His decision to turn his back on the lucrative job stemmed from his views on Palestine and the war in Gaza versus his employer’s. He is a staunch defender of rights of Palestinians and has written several articles condemning “Israel’s war in Gaza”.

“I didn’t submit a resignation letter. We just signed a mutual separation agreement. We parted ways because we had disagreements, and for me, it’s about my position on the Israel-Palestine issue,” Jobarteh told local The Standard newspaper in February.

“These are my issues, which I have raised with them [Westminster Foundation]. I am glad that I have left with my conscience intact.”

In May, Jobarteh publicly rejected an invitation from the US Embassy in Banjul to attend the US Independence Day celebration on account of his views of US policy over Gaza and Palestine.

“As a citizen of this world and having an individual responsibility to defend human rights I have decided to boycott the Government of the United States so long as it continues to arm, support and defend the State of Israel in committing gross human rights violations including genocide against the Palestinians whose lands it continues to illegally occupy in contravention of international law,” he wrote in a letter to the embassy – and published by the media.
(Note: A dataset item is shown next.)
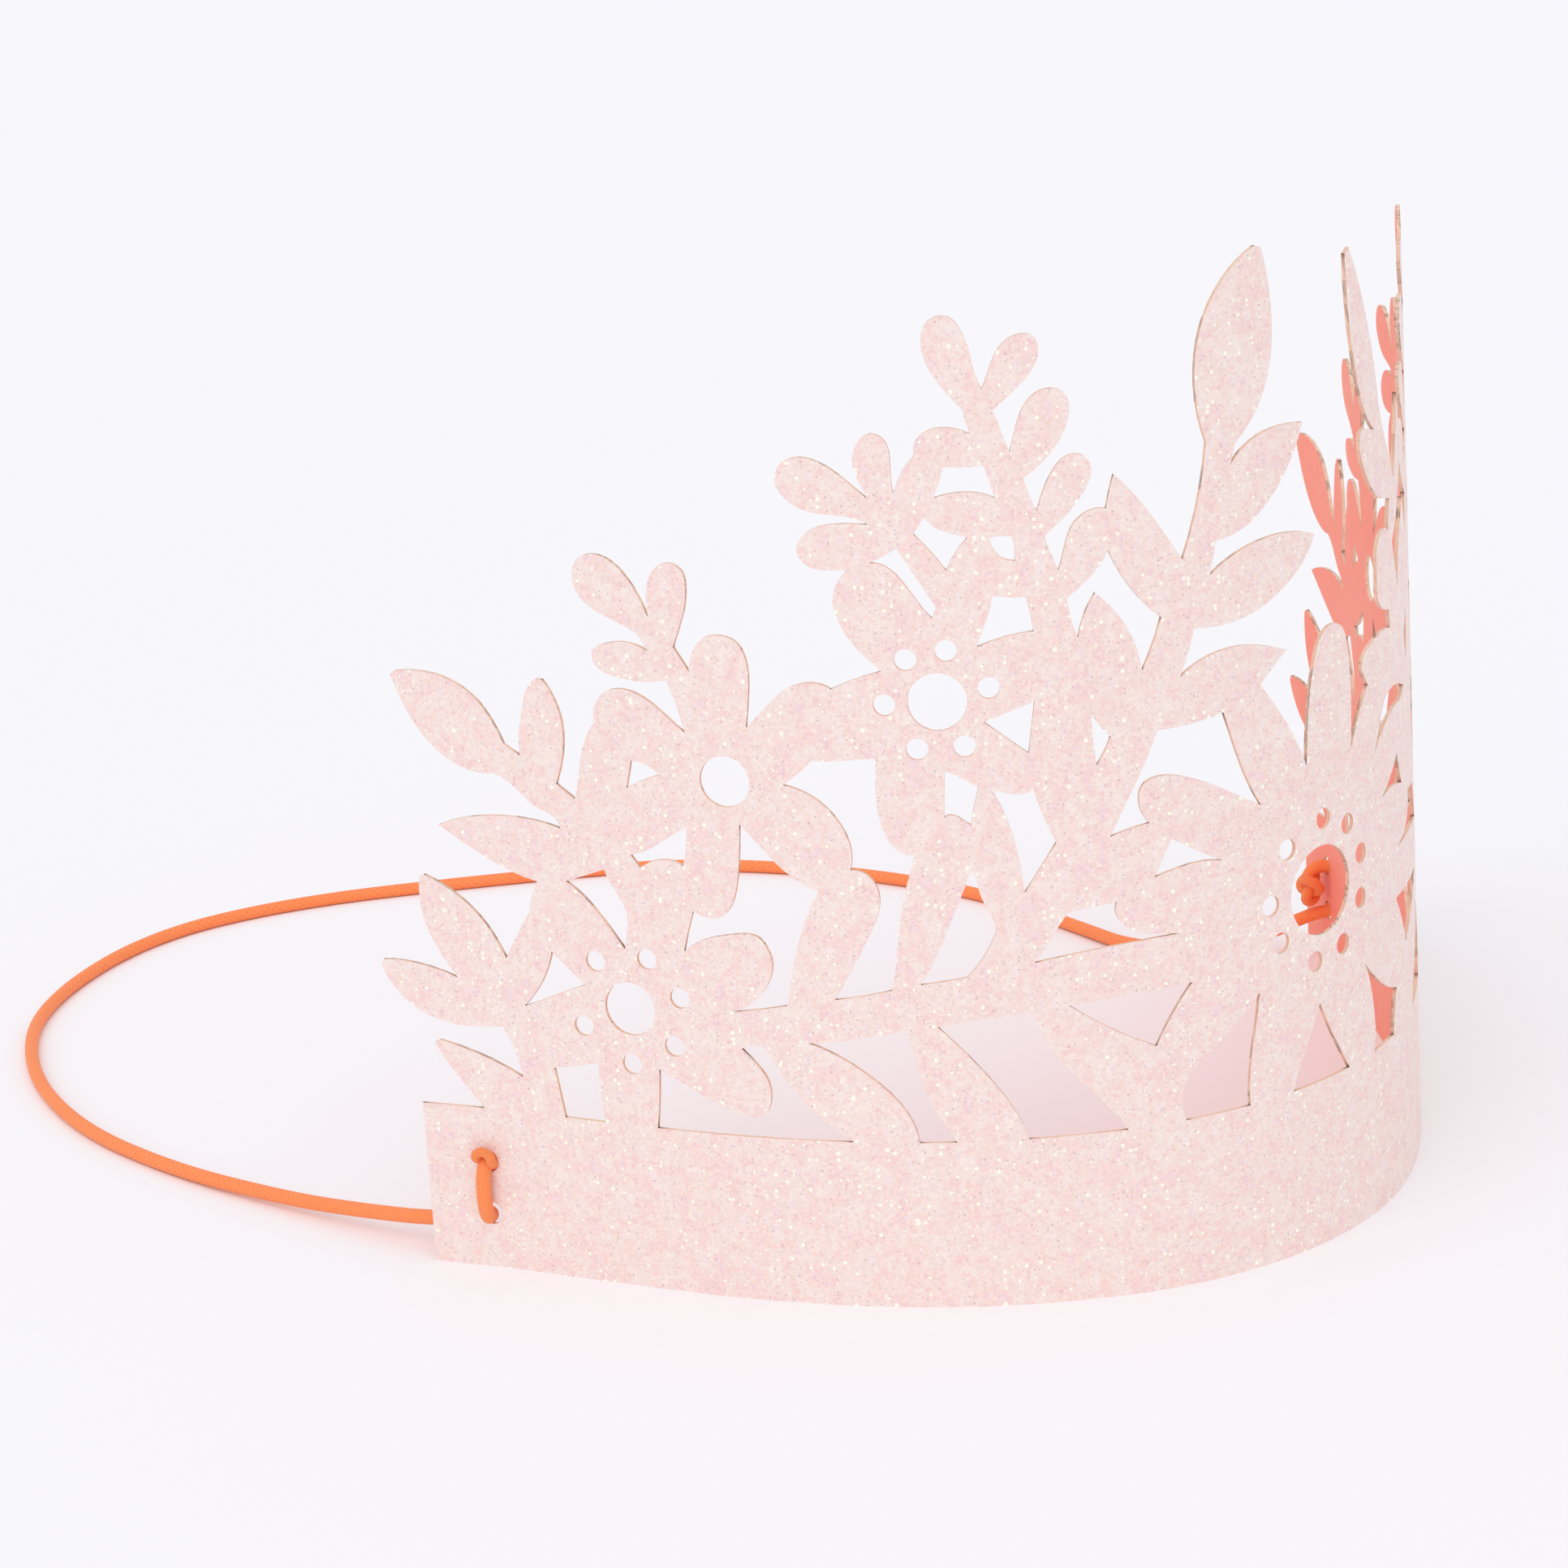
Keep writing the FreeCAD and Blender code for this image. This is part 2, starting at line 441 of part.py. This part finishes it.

“My boycott is further propelled by the ongoing use of police violence against students who are protesting the genocide in Gaza across US universities,” he added.

He instead demanded that the US called on Israel “to immediately ceasefire and remove all its troops out of Gaza and all Occupied Palestinian Territories immediately and to hold all Israeli perpetrators accountable.”

Jobarteh’s position on Palestine cost him. “Fundamentally it costs me a severely reduced source of living because not only did I lose a job but also, I have been denied other opportunities.”

Political analyst and researcher Demba Kande says Jobarteh’s “conviction to stand up for what he feels is right stems from his long passion for respect for human dignity and a just society”.